I've been thinking about money again lately, and the concepts of "necessity" and sacrifice. It's probably a combination of the fact that I'm currently creating my first fully-independent-of-parents budget while trying to swing downtown rent/move-in fees and replace my computer which is now (somewhat suddenly) in its last throes of death.
Last night I was describing to my dad how amazing it was to watch Les Miserables--on of my favorite stories--in London. And it was amazing. But I also remember that on the way home from the play, while walking to the tube, we passed a homeless man asking us for money. As I wrote in my journal that evening, trying to process that:
"On my way home from one of the most poignant stories of human dignity and mercy and compassion--a story which cost me a notable amount of money to see--I had 'nothing to give' the homeless man I met. ... I've been taught to love sacrificially, and I've been taught that to give money on the street is to enable drug habits and line the pockets of swindlers. It is so easy to justify inaction. I acknowledge the problems of the poor and yet always wait for a 'better opportunity' to help them than the opportunity before my eyes..."
I still don't know whether I should have given that man money that evening. Perhaps he would have used it for drugs or some other self-destructive habit. Perhaps he would have used it for food. I don't know. I do know that some people are dishonest, and prey upon people's compassion to get handouts. I also know that many, many people are hungry and suffering, and I am not.
There are other ways to help hungry people: to give them food, or food coupons, or walk with them somewhere to buy them the food or other things they need. Every time I pass an open hand or hat or battered paper cup and put nothing into it, I tell myself that: "There are other, better ways to help them." And inevitably that thought is chased by the next, that "Unfortunately, right at this moment I don't have food or coupons or time to give to them...next time." And I go on with my day, and they remain hungry.

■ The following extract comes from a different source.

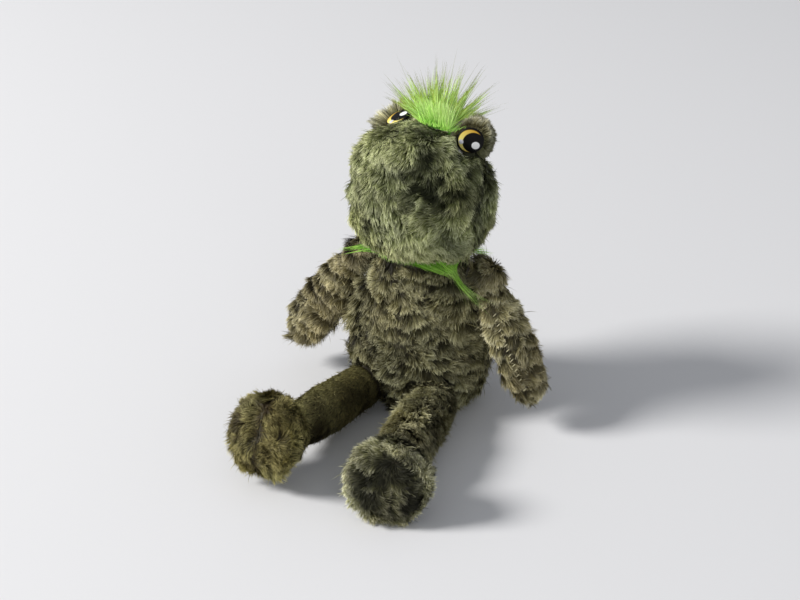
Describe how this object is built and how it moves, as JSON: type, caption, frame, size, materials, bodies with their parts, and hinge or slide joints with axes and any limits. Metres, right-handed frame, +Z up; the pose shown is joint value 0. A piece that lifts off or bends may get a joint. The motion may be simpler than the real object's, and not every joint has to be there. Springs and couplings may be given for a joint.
{
  "type": "stuffed plush frog dog toy",
  "caption": "Sitting long-pile plush frog dog toy with raised sewn eyes, a long hair tuft, a neck trim, flexible head, arms, legs and feet, and a squeaker in the belly.",
  "frame": {"origin": "centre of the bounding box, on the plane that the toy sits on", "axes": "+Z up, the toy faces -Y with its legs and feet stretched out along -Y; +X is the toy's own left side"},
  "size_m": [0.1798, 0.1896, 0.2107],
  "materials": {
    "head_plush": "long mottled pile, matt",
    "mound_plush": "long straight taupe pile, matt",
    "body_plush": "shaggy pile in bands, matt",
    "arm_plush": "shaggy pile in bands, matt",
    "leg_plush": "short smooth pile, matt",
    "foot_plush": "long shaggy pile, matt",
    "neon_plush": "very long bright green pile with darker tips, slight sheen",
    "fibre": "loose white polyester filling",
    "seam_thread": "sewn seam, dark thread",
    "eye_print": "printed disc: black rim, gold crescent, black pupil, white spots",
    "squeaker_plastic": "moulded plastic, translucent white",
    "reed_metal": "thin spring strip"
  },
  "bodies": {
    "torso": {"belly_panel": "body_plush", "back_panel": "body_plush", "torso_stuffing": "fibre", "squeaker_base": "squeaker_plastic", "squeaker_reed_tube": "squeaker_plastic", "squeaker_reed": "reed_metal", "squeaker_bellows": "squeaker_plastic"},
    "squeaker_crown": {"squeaker_crown": "squeaker_plastic"},
    "neck": {"neck_trim": "neon_plush"},
    "head": {"face_panel": "head_plush", "head_back_panel": "head_plush", "head_stuffing": "fibre", "left_eye_mound": "mound_plush", "right_eye_mound": "mound_plush", "left_mound_stuffing": "fibre", "right_mound_stuffing": "fibre", "left_eye": "eye_print", "right_eye": "eye_print", "hair_tuft": "neon_plush"},
    "left_shoulder": {"left_shoulder_seam": "seam_thread"},
    "left_arm": {"left_arm_outer_panel": "arm_plush", "left_arm_inner_panel": "arm_plush", "left_arm_stuffing": "fibre"},
    "left_hip": {"left_hip_seam": "seam_thread"},
    "left_leg": {"left_leg_upper_panel": "leg_plush", "left_leg_under_panel": "leg_plush", "left_leg_stuffing": "fibre"},
    "left_foot": {"left_foot_outer_panel": "foot_plush", "left_foot_inner_panel": "foot_plush", "left_foot_stuffing": "fibre"},
    "right_shoulder": {"right_shoulder_seam": "seam_thread"},
    "right_arm": {"right_arm_outer_panel": "arm_plush", "right_arm_inner_panel": "arm_plush", "right_arm_stuffing": "fibre"},
    "right_hip": {"right_hip_seam": "seam_thread"},
    "right_leg": {"right_leg_upper_panel": "leg_plush", "right_leg_under_panel": "leg_plush", "right_leg_stuffing": "fibre"},
    "right_foot": {"right_foot_outer_panel": "foot_plush", "right_foot_inner_panel": "foot_plush", "right_foot_stuffing": "fibre"}
  },
  "joints": [
    {"name": "squeaker_press", "type": "slide", "parent": "torso", "child": "squeaker_crown", "axis": [0, 1, 0], "range_m": [0, 0.008], "stiffness_N_per_m": 600, "deforming": ["squeaker_bellows"]},
    {"name": "neck_turn", "type": "hinge", "parent": "torso", "child": "neck", "pos_m": [0.00227, 0.05566, 0.088], "axis": [0, 0, 1], "range_deg": [-25, 25]},
    {"name": "neck_nod", "type": "hinge", "parent": "neck", "child": "head", "pos_m": [0.00227, 0.05566, 0.088], "axis": [1, 0, 0], "range_deg": [-10, 30]},
    {"name": "left_shoulder_raise", "type": "hinge", "parent": "torso", "child": "left_shoulder", "pos_m": [0.04377, 0.05666, 0.088], "axis": [0, -1, 0], "range_deg": [0, 50]},
    {"name": "left_shoulder_swing", "type": "hinge", "parent": "left_shoulder", "child": "left_arm", "pos_m": [0.04377, 0.05666, 0.088], "axis": [1, 0, 0], "range_deg": [-50, 40]},
    {"name": "left_hip_spread", "type": "hinge", "parent": "torso", "child": "left_hip", "pos_m": [0.02627, 0.01666, 0.016], "axis": [0, 0, 1], "range_deg": [-8, 35]},
    {"name": "left_hip_lift", "type": "hinge", "parent": "left_hip", "child": "left_leg", "pos_m": [0.02627, 0.01666, 0.016], "axis": [-1, 0, 0], "range_deg": [-75, 35]},
    {"name": "right_shoulder_raise", "type": "hinge", "parent": "torso", "child": "right_shoulder", "pos_m": [-0.03923, 0.05666, 0.088], "axis": [0, 1, 0], "range_deg": [0, 50]},
    {"name": "right_shoulder_swing", "type": "hinge", "parent": "right_shoulder", "child": "right_arm", "pos_m": [-0.03923, 0.05666, 0.088], "axis": [1, 0, 0], "range_deg": [-50, 40]},
    {"name": "right_hip_spread", "type": "hinge", "parent": "torso", "child": "right_hip", "pos_m": [-0.02173, 0.01666, 0.016], "axis": [0, 0, -1], "range_deg": [-8, 35]},
    {"name": "right_hip_lift", "type": "hinge", "parent": "right_hip", "child": "right_leg", "pos_m": [-0.02173, 0.01666, 0.016], "axis": [-1, 0, 0], "range_deg": [-75, 35]},
    {"name": "left_ankle_bend", "type": "hinge", "parent": "left_leg", "child": "left_foot", "pos_m": [0.0362, -0.05859, 0.01982], "axis": [-1, 0, 0], "range_deg": [-20, 10]},
    {"name": "right_ankle_bend", "type": "hinge", "parent": "right_leg", "child": "right_foot", "pos_m": [-0.03054, -0.0584, 0.02404], "axis": [-1, 0, 0], "range_deg": [-20, 10]}
  ]
}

My budget doesn't have a lot of breathing room right now, it's true. But if I know myself at all, it probably never will; because--should my income ever increase--things which now seem like unnecessary luxuries will suddenly turn into fun "splurges" and then into expected comforts, and the definition of "necessity" will subtly and nefariously raise higher and higher.
I am genuinely happy right now with what I have. I have no cause for complaint. Theoretically, if I made twice as much income as I do currently, I could continue to live as I do now and simply have that much more to give away. If only I would.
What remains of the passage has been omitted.